Даже в восьмидесятилетнем возрасте он был бодр и элегантен, затянут в мундир с эполетами, с орденами во всю грудь, зачесанными кверху височками и нафабренными усами. Князь всегда с достоинством держал себя перед «сильными мира сего», никогда не раболепствуя перед ними. Житейская образованность в нем сочеталась с воспитанностью и военной дисциплиной. Он был вельможей с головы до ног в самом лучшем смысле этого слова. «Вот это барин!» – нередко восклицали москвичи.
Имея многочисленные связи при высочайшем дворе, он слыл заступником Москвы перед правительством, был ее голосом. Император Александр II благоволил к Долгорукову и утверждал все ордена и медали, испрашиваемые им для москвичей. Эти награды способствовали созданию множества благотворительных обществ, существовавших долгие годы и после того как награжденные учредители почили вечным сном.
Для князя не существовало мелких, второстепенных дел, от которых можно отмахнуться. Если дело попадало ему в руки, значит, заслуживало его внимания: будь то строительство церкви, политический вопрос в городской Думе или драка в трактире.
Он с первых дней службы на генерал-губернаторском посту понял Москву с ее патриархальными обычаями и особенностями, они пришлись ему по душе. Особенно князь оберегал семейный уклад московских обывателей и порою, как средневековый удельный правитель, чинил расправы над провинившимися по своему разумению, невзирая на закон. Бывало, узнает, где в семье назревает скандал, и тотчас вызывает к себе взбунтовавшегося мужа.
– Что это у вас там? Безобразия? Я этого не допущу!
– Помилуйте, ваше сиятельство, сил никаких нет, извела меня, проклятая.
– А вы, дружок, будьте благоразумнее.
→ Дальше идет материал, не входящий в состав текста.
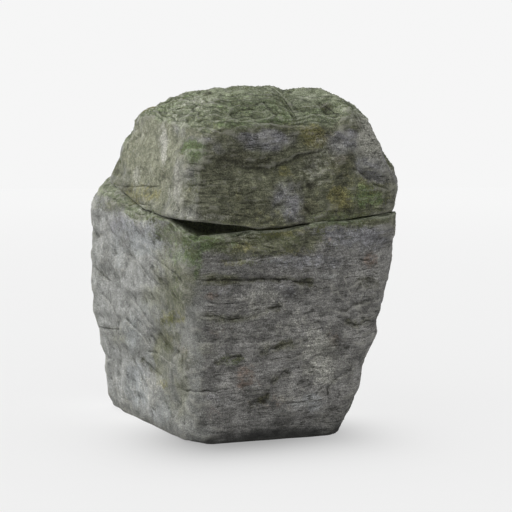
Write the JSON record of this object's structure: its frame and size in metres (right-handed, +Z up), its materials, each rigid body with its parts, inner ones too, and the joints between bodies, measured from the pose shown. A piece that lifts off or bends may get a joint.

Что поделаешь, насильно мил не будешь.
– Срамит меня, ваше сиятельство. Каждый день по улице с любовником расхаживает.
– А вы бы взяли и посекли ее слегка, с глазу на глаз, без свидетелей. А то ведь на весь город кричите, убить ее обещаете.
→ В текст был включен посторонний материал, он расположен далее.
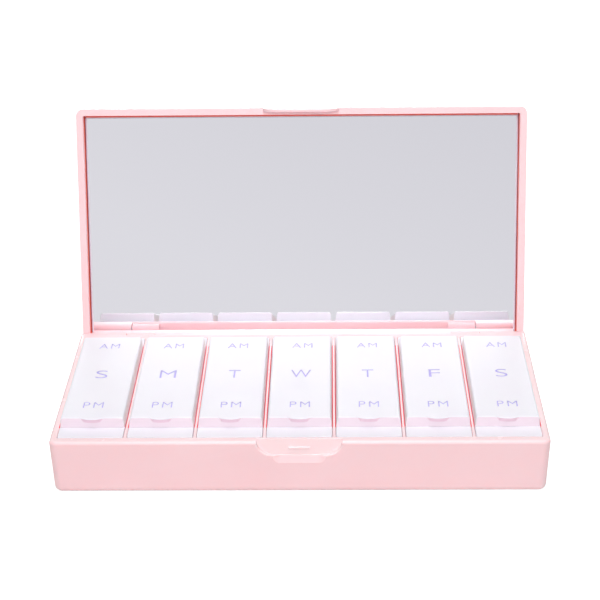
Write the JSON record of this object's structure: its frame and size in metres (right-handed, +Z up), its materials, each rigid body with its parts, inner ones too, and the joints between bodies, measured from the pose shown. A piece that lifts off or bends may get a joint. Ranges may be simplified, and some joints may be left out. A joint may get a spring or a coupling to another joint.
{
  "type": "pill organizer",
  "caption": "Flat hinged case with a mirror in its leaning lid, holding removable twin-well pill boxes with flip caps.",
  "frame": {"origin": "centre of the flat underside of the tray", "axes": "+X to the right along the row of days, +Y to the back where the lid is hinged, +Z up"},
  "size_m": [0.19, 0.133, 0.1152],
  "materials": {
    "pink_plastic": "satin moulded",
    "white_plastic": "satin moulded",
    "mirror": "silvered glass",
    "tape": "matt foam",
    "pin_steel": "bright drawn"
  },
  "bodies": {
    "tray": {"case_base": "pink_plastic", "hinge_pin_left": "pin_steel", "hinge_pin_right": "pin_steel"},
    "lid": {"case_lid": "pink_plastic", "mirror": "mirror", "mirror_tape": "tape"},
    "pod_sunday": {"pod_body_sunday": "white_plastic"},
    "cap_sunday": {"pod_cap_sunday": "white_plastic"},
    "pod_monday": {"pod_body_monday": "white_plastic"},
    "cap_monday": {"pod_cap_monday": "white_plastic"},
    "pod_tuesday": {"pod_body_tuesday": "white_plastic"},
    "cap_tuesday": {"pod_cap_tuesday": "white_plastic"},
    "pod_wednesday": {"pod_body_wednesday": "white_plastic"},
    "cap_wednesday": {"pod_cap_wednesday": "white_plastic"},
    "pod_thursday": {"pod_body_thursday": "white_plastic"},
    "cap_thursday": {"pod_cap_thursday": "white_plastic"},
    "pod_friday": {"pod_body_friday": "white_plastic"},
    "cap_friday": {"pod_cap_friday": "white_plastic"},
    "pod_saturday": {"pod_body_saturday": "white_plastic"},
    "cap_saturday": {"pod_cap_saturday": "white_plastic"}
  },
  "joints": [
    {"name": "lid_hinge", "type": "hinge", "parent": "tray", "child": "lid", "pos_m": [0, 0.0478, 0.0192], "axis": [-1, 0, 0], "range_deg": [-103.25, 0]},
    {"name": "pod_lift_sunday", "type": "slide", "parent": "tray", "child": "pod_sunday", "axis": [0, 0, 1], "range_m": [0, 0.03]},
    {"name": "cap_hinge_sunday", "type": "hinge", "parent": "pod_sunday", "child": "cap_sunday", "pos_m": [-0.0795, 0.0334, 0.02265], "axis": [-1, 0, 0], "range_deg": [0, 90]},
    {"name": "pod_lift_monday", "type": "slide", "parent": "tray", "child": "pod_monday", "axis": [0, 0, 1], "range_m": [0, 0.03]},
    {"name": "cap_hinge_monday", "type": "hinge", "parent": "pod_monday", "child": "cap_monday", "pos_m": [-0.053, 0.0334, 0.02265], "axis": [-1, 0, 0], "range_deg": [0, 90]},
    {"name": "pod_lift_tuesday", "type": "slide", "parent": "tray", "child": "pod_tuesday", "axis": [0, 0, 1], "range_m": [0, 0.03]},
    {"name": "cap_hinge_tuesday", "type": "hinge", "parent": "pod_tuesday", "child": "cap_tuesday", "pos_m": [-0.0265, 0.0334, 0.02265], "axis": [-1, 0, 0], "range_deg": [0, 90]},
    {"name": "pod_lift_wednesday", "type": "slide", "parent": "tray", "child": "pod_wednesday", "axis": [0, 0, 1], "range_m": [0, 0.03]},
    {"name": "cap_hinge_wednesday", "type": "hinge", "parent": "pod_wednesday", "child": "cap_wednesday", "pos_m": [0, 0.0334, 0.02265], "axis": [-1, 0, 0], "range_deg": [0, 90]},
    {"name": "pod_lift_thursday", "type": "slide", "parent": "tray", "child": "pod_thursday", "axis": [0, 0, 1], "range_m": [0, 0.03]},
    {"name": "cap_hinge_thursday", "type": "hinge", "parent": "pod_thursday", "child": "cap_thursday", "pos_m": [0.0265, 0.0334, 0.02265], "axis": [-1, 0, 0], "range_deg": [0, 90]},
    {"name": "pod_lift_friday", "type": "slide", "parent": "tray", "child": "pod_friday", "axis": [0, 0, 1], "range_m": [0, 0.03]},
    {"name": "cap_hinge_friday", "type": "hinge", "parent": "pod_friday", "child": "cap_friday", "pos_m": [0.053, 0.0334, 0.02265], "axis": [-1, 0, 0], "range_deg": [0, 90]},
    {"name": "pod_lift_saturday", "type": "slide", "parent": "tray", "child": "pod_saturday", "axis": [0, 0, 1], "range_m": [0, 0.03]},
    {"name": "cap_hinge_saturday", "type": "hinge", "parent": "pod_saturday", "child": "cap_saturday", "pos_m": [0.0795, 0.0334, 0.02265], "axis": [-1, 0, 0], "range_deg": [0, 90]}
  ]
}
– Да ее только и осталось что убить!
– В таком случае, любезный, я вам скажу: или прекратите тотчас свои бесчинства, или в двадцать четыре часа вон из Москвы!
Ревнивому мужу ничего не оставалось как только мириться с женой.
В харчевне
Барин с чисто русской душой нараспашку и чисто русским хлебосольством, князь Долгоруков управлял Москвой как своей вотчиной. И оказалось, что в эти сложные годы коренного преобразования России он пришелся к месту, сглаживая острые углы недовольства реформами.
Вид храма Христа Спасителя из Замоскворечья.